Modi’s silence on statute leaves Madhesi parties in quandary

May 15, 2018 06:24 AM


KATHMANDU, May 15: As India treads a fine line between Kathmandu and Madhes, the Madhes-based parties face tough choices on the agenda of the constitution. 

Rastriya Janata Party Nepal (RJPN) and Federal Socialist Forum Nepal (FSFN), the fourth and fifth largest parties in parliament with roots in Madhesi politics, have been demanding revision to the constitution for “its broader acceptability”. They  have made constitution amendment a perquisite for taking part in the government or for forming any tactical partnership with the ruling parties. 

But Indian Prime Minister Narendra Modi’s conspicuous silence on the issue of constitution amendment, an agenda New Delhi championed in the past, has fueled debate in both parties on “whether to stick to their stance or consider a course correction”. 

Modi, during his just-concluded two-day Nepal visit, did not make any comment on the constitution, which New Delhi is yet to welcome formally. The Indian delegation maintained  its silence on the issue during bilateral talks and meetings with the leaders of various parties here.  Modi  avoided discussion on the issue during a meeting with them, said a RJPN presidium member present at one  meeting . 

“We conveyed to him our concerns over the constitution but there was no reaction. He suggested to us to work with the other parties and increase our strength,” said the RJPN presidium member.  He said  Modi  suggested strengthening ties with other parties. 

This gradual change in India’s stance has divided leaders from both parties along two lines. While one group of leaders is for further pushing  constitutional amendment, some others are in favour of seeking a milder approach.  

The first group of leaders insists that they should continue to push for the amendment, regardless of the Indian position. They opine that any compromise on  amendment, which was the main agenda during the elections, would draw a backlash from their constituencies. 

The second group  thinks that they should tone down the rhetoric on amendment and increase the engagement with the left parties. Its leaders said  there was greater support for increasing the engagement with the left government even if this requires putting their agenda on hold for the time being, considering the changing political environment. 

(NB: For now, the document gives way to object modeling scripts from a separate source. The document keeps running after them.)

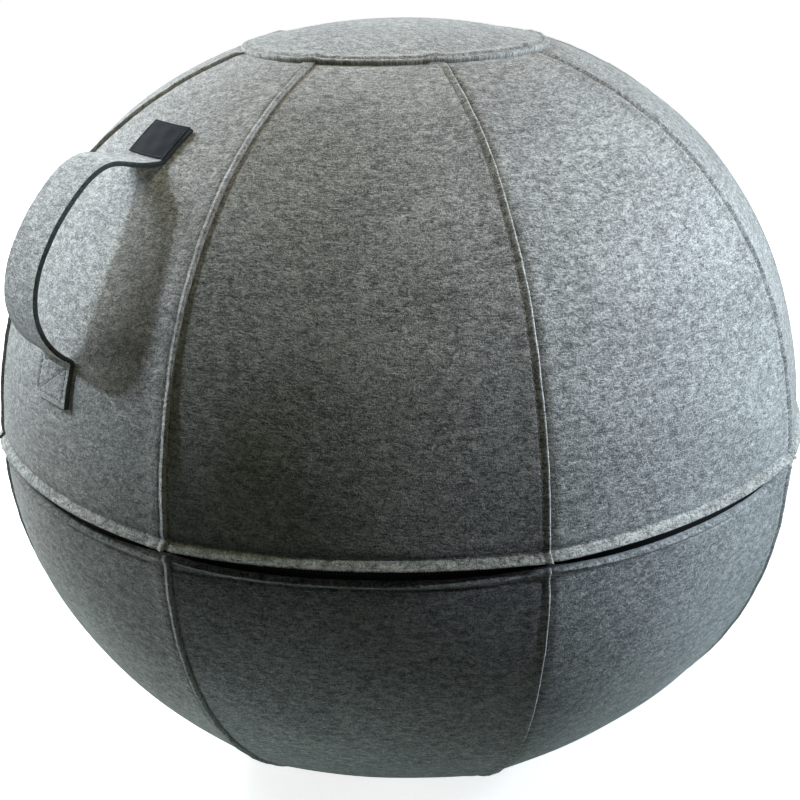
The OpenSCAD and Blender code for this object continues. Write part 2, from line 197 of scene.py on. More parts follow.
def at_arc(s):
    return np.interp(s, ARC_TABLE, T_TABLE)


def at_height(z):
    return np.interp(z, outline(T_TABLE)[1], T_TABLE)


def at_radius(r, side):
    """The outline's angle at a radius, on the upper (1) or lower (-1) half."""
    t = np.linspace(0.0, 90.0, 7201) * side
    radii = outline(t)[0]
    return float(np.interp(r, radii[::-1], t[::-1]))


T_CAP = at_radius(CAP_R, 1)
T_CAP_END = at_radius(CAP_R - LAP_W, 1)
T_BASE = at_radius(BASE_R, -1)
T_BASE_END = at_radius(BASE_R - LAP_W, -1)


def place(phi, r, z):
    """Points in metres, at phi degrees round the ball from the front towards +X."""
    a = np.radians(phi)
    return np.stack([r * np.sin(a), -r * np.cos(a), z + 0.0 * a], -1) * MM


def off_middle(phi):
    """Degrees from the nearest panel's middle, at most half a panel."""
    return (phi + PANEL_A / 2) % PANEL_A - PANEL_A / 2


def ridge(t, phi):
    fade = 1 - smooth((np.abs(t) - RIDGE_FULL_TO) / RIDGE_FADE)
    return RIDGE * fade * (off_middle(phi) / (PANEL_A / 2)) ** 2


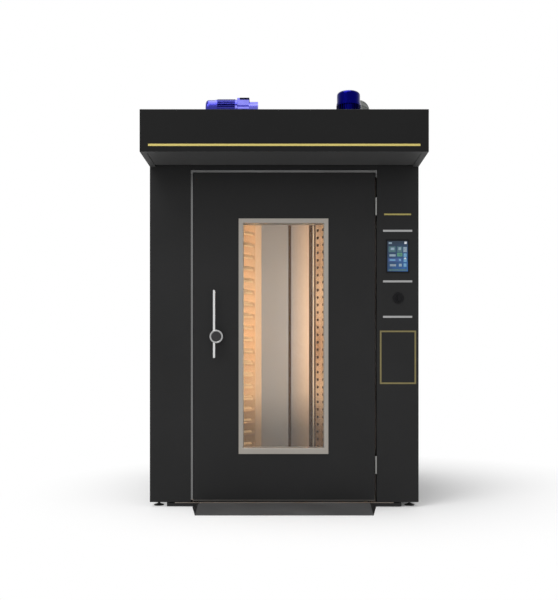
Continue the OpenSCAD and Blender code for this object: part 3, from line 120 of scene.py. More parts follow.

The left government has agreed to revise the constitution but refused to make any particular commitment on particular issues or on the timeline. 

They said  difference of opinion over the future course was the reason neither party officially defended the remarks of Province 2 Chief Minister Lalbabu Raut on  constitution amendment. Addressing a civic reception organized in Janakpur in honor of Modi, Raut said that the Madhesi parties were continuing their struggle for amendment. Raut ‘s remarks  drew strong reactions from the major parties as well as from Prime Minister KP Oli.  

FSFN  Chair Upendra Yadav said  constitution amendment was a must for any partnership with the left. He said  his party would continue its struggle unless mistakes are corrected. 

“The constitution should be amended to accommodate the aspirations of all sides. We won’t join the government unless  that happens,” said Yadav. FSFN has sought a revision in  Article 274 of the constitution, saying that it should be amended so as to make it easier to redraw the federal boundaries in future.